RIVOLUZIONE... LENTA - La stessa impostazione la ritroviamo nella squadrata Cherokee della generazione XJ: quando uscì nel 1984 (nella foto qui sopra, lo stesso anno del nostro rosso esemplare) fu una mezza rivoluzione. Per la prima volta, infatti, una Jeep non aveva un telaio a longheroni separato dalla carrozzeria ma una struttura autoportante, saldata a degli elementi aggiuntivi di rinforzo pensati per dare maggiore rigidità nel fuori strada. Sebbene la vettura fosse totalmente nuova, l'impostazione dell'abitacolo è pressoché la stessa di quella delle precedenti Cherokee, magari con qualche centimetro in meno a causa delle porte più spesse. Plastica, moquette e vinile abbondano e anche lo sterzo è leggero come una piuma. Rispetto ai parametri attuali, la guida è tutt'altro che precisa e stupisce la fiacchezza del 2.8 V6 a benzina: con i suoi 115 cavalli è decisamente sottodimensionato e sentiamo che anche la più lenta delle citycar potrebbe batterci in accelerazione. A dispetto di questo, però, la XJ continua ad avere fascino e lo testimonia il seguito che questa vettura ha fra chi fa fuori strada "impegnato", grazie alla sua robustezza (specialmente con il 4.0 V8 a benzina o, in Europa, il 2.5 a gasolio: entrambi più ricchi di coppia).

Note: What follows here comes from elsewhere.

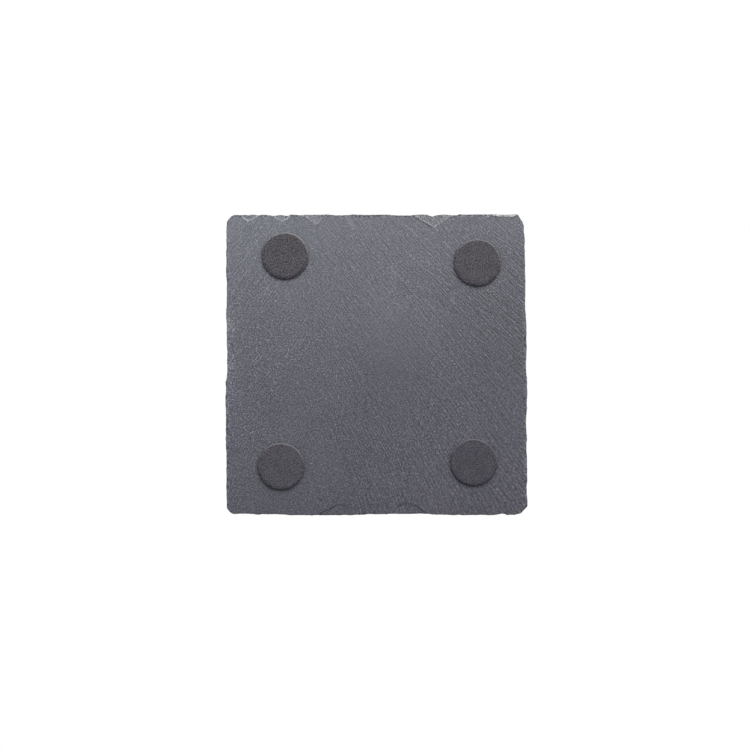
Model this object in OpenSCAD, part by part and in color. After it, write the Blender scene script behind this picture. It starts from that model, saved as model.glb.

LINEE DI ROTTURA - Se la XJ fu rivoluzionaria per le soluzioni tecniche, la Grand Cherokee del 1993 lo fu per il design: linee più arrotondate, assenza di cromature e superfici raccordate fra loro con dolcezza. A bordo di questo esemplare bianco, però, c'è ancora "aria di casa": pedali, volante, leve e pedali si trovano nella stessa posizione di quelli della Cherokee di dieci anni più vecchia e anche lo spazio, abbondante, è circa lo stesso. Il massiccio volante con airbag (quest'auto fu la prima suv a montarlo) ci ricorda quanto questi fossero sgraziati alla loro introduzione, prima che la tecnologia riducesse le dimensioni del "cuscini". Il 5.2 V8, il più americano dei motori, ha un bel rombo e dimostra anche qualcosa in più dei suoi 220 CV; solo la tendenza della carrozzeria a inclinarsi in curva e la lentezza del cambio automatico consigliano di "alzare il piede". Quello che conta su un'auto del genere (la prima suv davvero di lusso della casa), però, è il comfort e questo ancora oggi rimane di alto livello.